その辺りで高校を転校することになるんですが、転校先でも演劇部に所属しました。

すっかり落ち込んでいた自分は「自分は役者に向いていない」と思い、しかし素敵な世界を作ることは諦めきれず、裏方として所属をしていました。

とはいえ、キラキラ輝く役者をスパッと諦めることもできず、最後のチャンスと割り切って部内のオーディションに応募しました。

 

ここで一悶着あるんですが、今回は割愛。

気になる人がいれば今度話します。

結果は主役をいただくこととなりました。

 

そんなこんなで、演劇に夢中になり高校時代は光のように過ぎていきます。

大学受験は失敗しましたが、今では悪くない大学に行けたのかと思っています。

行った大学の大まかな分野はまちづくり。

手先が不器用で、理系があまり得意ではなかった僕は、「うわー、製図とか模型とかできないよ」と思ったことを覚えています。事前にカリキュラムを調べておきなさいという話ですね(笑)。

確かに製図や模型の授業も必修で存在し、僕の悪い成績を作り出す一因ともなりました(笑)。

そのような感じで、最初は割と楽しめずに「なんでこんな大学に入ったんだ」と悩む前期でした。

ある時、何かの授業で「まち」と「まちの持つ歴史」について触れる機会がありました。文系でありながら(なんなら現在社会学に違い分野とも言える立場で有りながら)歴史がとても苦手でした。

「この授業単位取れるかなぁ」となんとなく考えていましたが、たしかその授業の中で「上演論的パースペクティブという話がされました。

詳しくは割愛しますが、「都市を読み物のように扱うとき、私は都市という空間の内側から読むことになる。つまり私は登場人物であり読み手になるのだ。このことを上演に例えると都市の中に存在する建物やマスメディア、机や椅子なども舞台の上にある装置であり、それが重層的に都市を舞台であり客席として構成している」といった話がされました(詳しく知りたい方は「都市のドラマトゥルギー」という本をご参照下さい)。

何が言いたいかと言いますと、「ああ、そうか。まちも物語なのか」と理解したわけです。

文学や物語の一部は人の営みをベースに作られるので、ニワトリと卵的な話もあるかもしれませんが、それはさておき、少なくとも僕はその捉え方でまちを見る目が変わりました。

普段何気なく歩く道や公園にもドラマがあり、無機質に建っているマンションにも登場人物達が生きている。そんな見方をしたら、突然まちが魅力的で面白いもののように思えてきました。

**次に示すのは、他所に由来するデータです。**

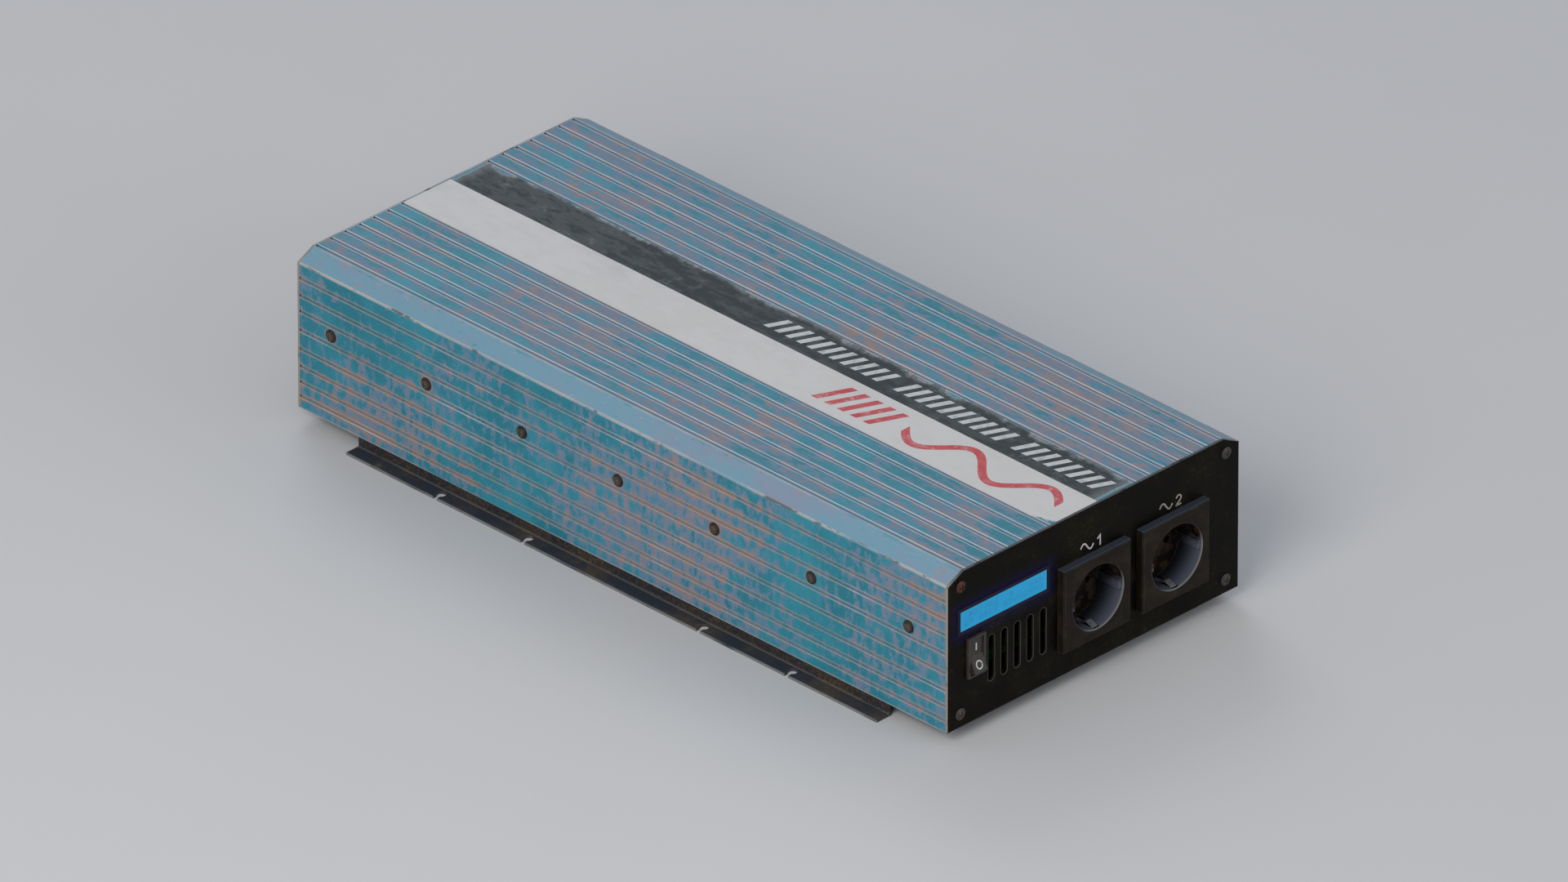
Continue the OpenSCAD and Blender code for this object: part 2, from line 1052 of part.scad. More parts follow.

今でも散歩するときはそこかしこに散見する要素からドラマを想像してしまいます。所謂変な人、変人ですね(笑)。

 

はてさて、長く語ってきましたが、そんなこんなで僕はまちを好きになったわけです。

まちづくり系というと工学をイメージされる皆さん、まちをつくるということは人の営み=物語をつくることにも繋がると知っていただければ幸いです。

 

これ以上語ると今でも長いのにさらに長くなるので今回はこのくらいにして。

また「研究」やら「まちづくり」ときには僕の趣味とかについても書いていけたらと思っているので、興味のある方はまた読んでくだされば幸いです。